# [PROVIDED MATERIAL]

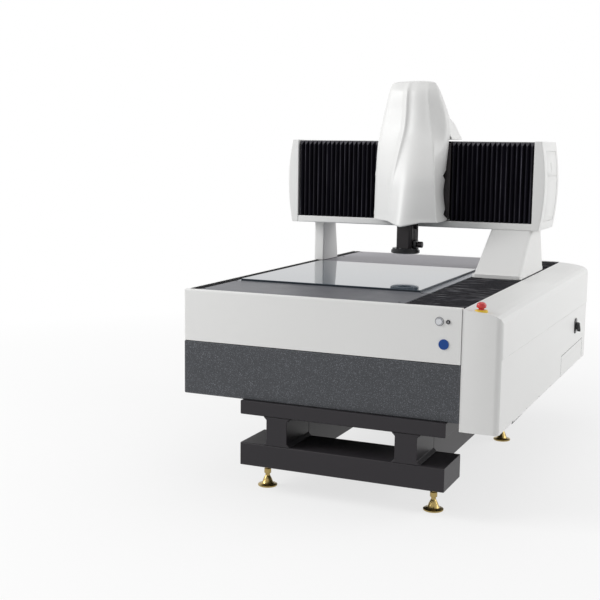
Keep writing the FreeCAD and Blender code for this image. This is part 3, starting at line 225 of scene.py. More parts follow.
def makeStoneGroup():
    # dark ground granite: grey crystals, pale flecks and a few bluish ones
    group, entry, leave = newGroup(
        "stoneCrystals",
        [("Ground Colour", "NodeSocketColor", (0.03, 0.03, 0.035, 1)),
         ("Fleck Colour", "NodeSocketColor", (0.3, 0.32, 0.35, 1)),
         ("Crystal Scale", "NodeSocketFloat", 130.0)],
        [("Colour", "NodeSocketColor"), ("Roughness", "NodeSocketFloat"), ("Height", "NodeSocketFloat")])
    place = addNode(group, "ShaderNodeTexCoord", (-1100, -200))
    crystals = addNode(group, "ShaderNodeTexVoronoi", (-800, 250))
    wire(group, place.outputs["Object"], crystals.inputs["Vector"])
    wire(group, entry.outputs["Crystal Scale"], crystals.inputs["Scale"])
    tones = group.nodes.new("ShaderNodeSeparateColor")
    tones.location = (-600, 350)
    wire(group, crystals.outputs["Color"], tones.inputs[0])
    pale = rangeNode(group, (-400, 350), tones.outputs["Red"], 0.84, 1.0, 0.0, 1.0)
    fine = addNode(group, "ShaderNodeTexNoise", (-800, -100), Scale=900.0, Detail=4.0)
    wire(group, place.outputs["Object"], fine.inputs["Vector"])
    sparkle = rangeNode(group, (-500, -100), fine.outputs["Fac"], 0.56, 0.80, 0.0, 1.0)
    fleck = mathNode(group, "ADD", (-200, 200), pale, sparkle, True)
    cloud = addNode(group, "ShaderNodeTexNoise", (-800, -400), Scale=14.0, Detail=3.0)
    wire(group, place.outputs["Object"], cloud.inputs["Vector"])
    lift = rangeNode(group, (-500, -400), cloud.outputs["Fac"], 0.3, 0.7, 0.75, 1.1)
    fleckShare = mathNode(group, "MULTIPLY", (0, 100), fleck, lift, True)
    tinted = mixColour(group, (200, 200), fleckShare, entry.outputs["Ground Colour"],
                       entry.outputs["Fleck Colour"])
    wire(group, tinted, leave.inputs["Colour"])
    rough = rangeNode(group, (200, -100), fleckShare, 0.0, 1.0, 0.42, 0.22)
    wire(group, rough, leave.inputs["Roughness"])
    wire(group, fleckShare, leave.inputs["Height"])
    return group


def makeClothGroup():
    # coated cloth of the folds: fine weave and lighter streaks along each crest, partly rubbed wear and
    # partly painted highlight
    group, entry, leave = newGroup(
        "foldCloth",
        [("Colour", "NodeSocketColor", (0.012, 0.012, 0.016, 1)),
         ("Rubbed Colour", "NodeSocketColor", (0.12, 0.12, 0.15, 1)),
         ("Rubbed Stretch", "NodeSocketVector", (60.0, 60.0, 2.0))],
        [("Colour", "NodeSocketColor"), ("Roughness", "NodeSocketFloat"), ("Height", "NodeSocketFloat")])
    place = addNode(group, "ShaderNodeTexCoord", (-1000, -200))
    threads = addNode(group, "ShaderNodeTexVoronoi", (-700, -300), Scale=900.0)
    wire(group, place.outputs["Object"], threads.inputs["Vector"])
    turn = group.nodes.new("ShaderNodeVectorMath")
    turn.operation = "MULTIPLY"
    turn.location = (-800, 150)
    wire(group, place.outputs["Object"], turn.inputs[0])
    wire(group, entry.outputs["Rubbed Stretch"], turn.inputs[1])
    streaks = addNode(group, "ShaderNodeTexNoise", (-600, 150), Scale=1.0, Detail=4.0)
    wire(group, turn.outputs[0], streaks.inputs["Vector"])
    # lighter streaks: partly rubbed wear, partly painted highlight
    rubbedAndSheen = rangeNode(group, (-400, 150), streaks.outputs["Fac"], 0.5, 0.82, 0.0, 0.6)
    tinted = mixColour(group, (100, 150), rubbedAndSheen, entry.outputs["Colour"], entry.outputs["Rubbed Colour"])
    wire(group, tinted, leave.inputs["Colour"])
    rough = rangeNode(group, (100, -100), streaks.outputs["Fac"], 0.3, 0.7, 0.42, 0.62)
    wire(group, rough, leave.inputs["Roughness"])
    wire(group, threads.outputs["Distance"], leave.inputs["Height"])
    return group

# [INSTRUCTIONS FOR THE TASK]
Write down the full listing again, exactly.

# [FULL SOLUTION]
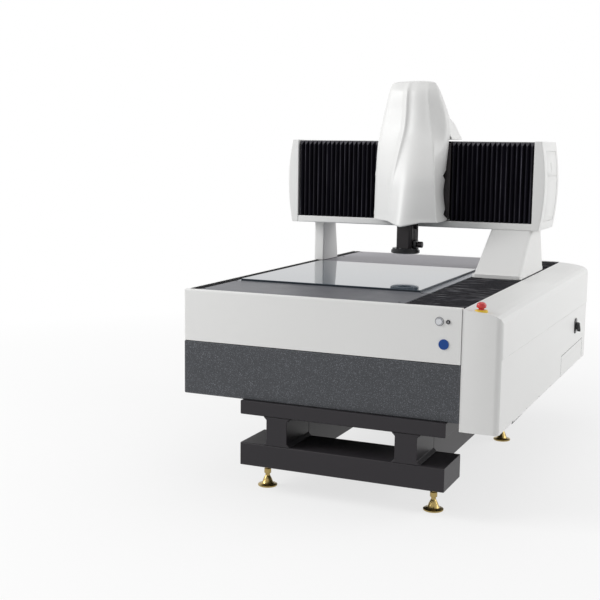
Keep writing the FreeCAD and Blender code for this image. This is part 3, starting at line 225 of scene.py. More parts follow.
def makeStoneGroup():
    # dark ground granite: grey crystals, pale flecks and a few bluish ones
    group, entry, leave = newGroup(
        "stoneCrystals",
        [("Ground Colour", "NodeSocketColor", (0.03, 0.03, 0.035, 1)),
         ("Fleck Colour", "NodeSocketColor", (0.3, 0.32, 0.35, 1)),
         ("Crystal Scale", "NodeSocketFloat", 130.0)],
        [("Colour", "NodeSocketColor"), ("Roughness", "NodeSocketFloat"), ("Height", "NodeSocketFloat")])
    place = addNode(group, "ShaderNodeTexCoord", (-1100, -200))
    crystals = addNode(group, "ShaderNodeTexVoronoi", (-800, 250))
    wire(group, place.outputs["Object"], crystals.inputs["Vector"])
    wire(group, entry.outputs["Crystal Scale"], crystals.inputs["Scale"])
    tones = group.nodes.new("ShaderNodeSeparateColor")
    tones.location = (-600, 350)
    wire(group, crystals.outputs["Color"], tones.inputs[0])
    pale = rangeNode(group, (-400, 350), tones.outputs["Red"], 0.84, 1.0, 0.0, 1.0)
    fine = addNode(group, "ShaderNodeTexNoise", (-800, -100), Scale=900.0, Detail=4.0)
    wire(group, place.outputs["Object"], fine.inputs["Vector"])
    sparkle = rangeNode(group, (-500, -100), fine.outputs["Fac"], 0.56, 0.80, 0.0, 1.0)
    fleck = mathNode(group, "ADD", (-200, 200), pale, sparkle, True)
    cloud = addNode(group, "ShaderNodeTexNoise", (-800, -400), Scale=14.0, Detail=3.0)
    wire(group, place.outputs["Object"], cloud.inputs["Vector"])
    lift = rangeNode(group, (-500, -400), cloud.outputs["Fac"], 0.3, 0.7, 0.75, 1.1)
    fleckShare = mathNode(group, "MULTIPLY", (0, 100), fleck, lift, True)
    tinted = mixColour(group, (200, 200), fleckShare, entry.outputs["Ground Colour"],
                       entry.outputs["Fleck Colour"])
    wire(group, tinted, leave.inputs["Colour"])
    rough = rangeNode(group, (200, -100), fleckShare, 0.0, 1.0, 0.42, 0.22)
    wire(group, rough, leave.inputs["Roughness"])
    wire(group, fleckShare, leave.inputs["Height"])
    return group


def makeClothGroup():
    # coated cloth of the folds: fine weave and lighter streaks along each crest, partly rubbed wear and
    # partly painted highlight
    group, entry, leave = newGroup(
        "foldCloth",
        [("Colour", "NodeSocketColor", (0.012, 0.012, 0.016, 1)),
         ("Rubbed Colour", "NodeSocketColor", (0.12, 0.12, 0.15, 1)),
         ("Rubbed Stretch", "NodeSocketVector", (60.0, 60.0, 2.0))],
        [("Colour", "NodeSocketColor"), ("Roughness", "NodeSocketFloat"), ("Height", "NodeSocketFloat")])
    place = addNode(group, "ShaderNodeTexCoord", (-1000, -200))
    threads = addNode(group, "ShaderNodeTexVoronoi", (-700, -300), Scale=900.0)
    wire(group, place.outputs["Object"], threads.inputs["Vector"])
    turn = group.nodes.new("ShaderNodeVectorMath")
    turn.operation = "MULTIPLY"
    turn.location = (-800, 150)
    wire(group, place.outputs["Object"], turn.inputs[0])
    wire(group, entry.outputs["Rubbed Stretch"], turn.inputs[1])
    streaks = addNode(group, "ShaderNodeTexNoise", (-600, 150), Scale=1.0, Detail=4.0)
    wire(group, turn.outputs[0], streaks.inputs["Vector"])
    # lighter streaks: partly rubbed wear, partly painted highlight
    rubbedAndSheen = rangeNode(group, (-400, 150), streaks.outputs["Fac"], 0.5, 0.82, 0.0, 0.6)
    tinted = mixColour(group, (100, 150), rubbedAndSheen, entry.outputs["Colour"], entry.outputs["Rubbed Colour"])
    wire(group, tinted, leave.inputs["Colour"])
    rough = rangeNode(group, (100, -100), streaks.outputs["Fac"], 0.3, 0.7, 0.42, 0.62)
    wire(group, rough, leave.inputs["Roughness"])
    wire(group, threads.outputs["Distance"], leave.inputs["Height"])
    return group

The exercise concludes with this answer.